Myth: Contraceptive Pills Cause Breast Cancer
Taking oral contraceptives or ‘the pill’ has been associated with a small increased risk of breast cancer while the woman is currently using it. The risk of being diagnosed with breast cancer for women using the ‘combined’ oral contraceptive pill increases by about 7% for every five years of use. However, this risk is reduced when the woman stops taking it.
Myth: All Breast Cancer Types Are Genetic
A person’s risk of being diagnosed with breast cancer increases if they have a close relative who has had breast cancer – on either their mother’s or father’s side – particularly if they were diagnosed under the age of 50. However, most women who develop breast cancer have no family history of the disease. The majority of breast cancer diagnoses are not linked to an inherited gene. It is estimated that 95% of Australian women are of average risk, 4% have an increased risk of breast cancer due to family history, and only 1% are at high risk due to a strong family history. Of these 1%, only half have a known gene that is likely to have been inherited from their mother of father’s side. The other half may have an inherited gene that we do not yet have a test for.
Genetic Risks for Developing Breast Cancer
- Women with one first-degree relative (parent, sibling or child) who has had breast cancer have almost two times the risk of breast cancer compared to women with no family history.
- Women with two first degree relatives who have received a breast cancer diagnosis, have almost three times the risk of developing breast cancer compared to women with no family history.
- Women with three or more first-degree relatives are almost four times as likely to be diagnosed with breast cancer.
- If a woman has one or more second degree relatives who have received a breast cancer diagnosis (aunt, uncle, grandparent, grandchild, niece, nephew or half-sibling) they are estimated to have one and a half times the risk of being diagnosed with breast cancer compared with someone who has no family history.
As breast cancer is the most commonly diagnosed breast cancer in Australia, some women will have a family history of the disease by chance. However, some woman may have inherited a faulty or mutated gene, like BRCA1 or BRCA2, which increases the risk of cancer. Around 5-10% of breast cancers are due to an inherited gene like BRCA1 or BRCA2.
Myth: Deodorants and Antiperspirants May Cause Breast Cancer
There is no evidence that deodorants or antiperspirants cause breast cancer. This myth was perpetuated by several poor-quality studies. These studies proposed a theoretical link between deodorants and antiperspirants containing chemicals such as parabens and aluminium compounds that are applied close to where breast cancer can develop. However, a high-quality systematic review of all available studies showed there is no reliable evidence to suggest that the use of deodorants or antiperspirants increases the risk of breast cancer.
Myth: All Lumps In The Breast Are Cancerous
Most lumps in the breast are not cancerous.
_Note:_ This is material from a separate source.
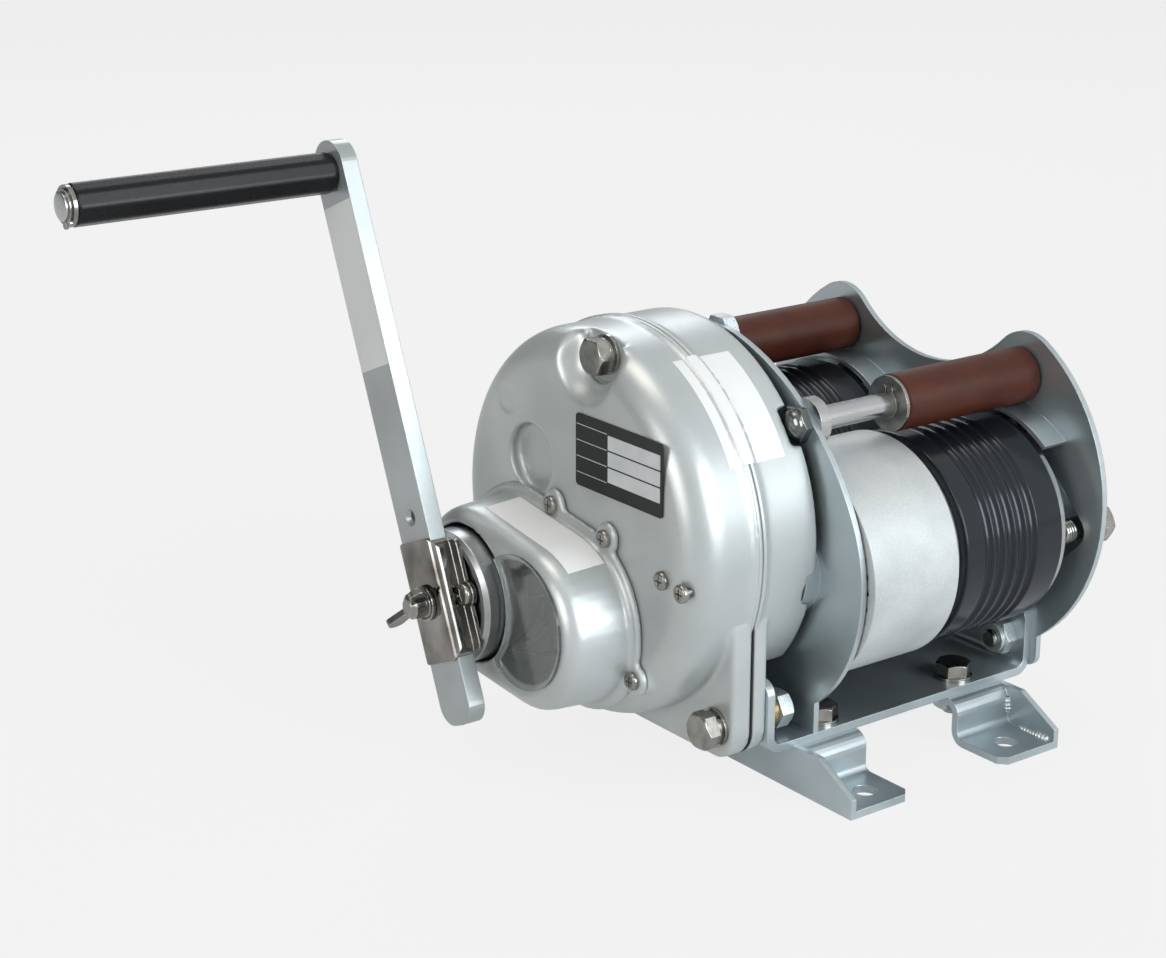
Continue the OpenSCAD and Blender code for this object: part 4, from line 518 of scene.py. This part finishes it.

Most breast changes are likely to be normal or due to a benign breast condition. Some benign breast changes may need treatment, but this is not always the case. However, if you do notice a change in your breasts, you should discuss this with your GP to make sure that the changes are not something more serious. Changes to look out for include new lumps in the breast or under the arm, nipple inversion or discharge, skin thickening or swelling.
Myth: Fertility Treatments Can Cause Breast Cancer
The is no clear or conclusive evidence that hormonal treatment for infertility can cause an increased risk of breast cancer. An analysis of 20 studies found hormonal infertility treatments are not associated with an increase BC risk. There was also no increased risk found in women undergoing IVF treatment.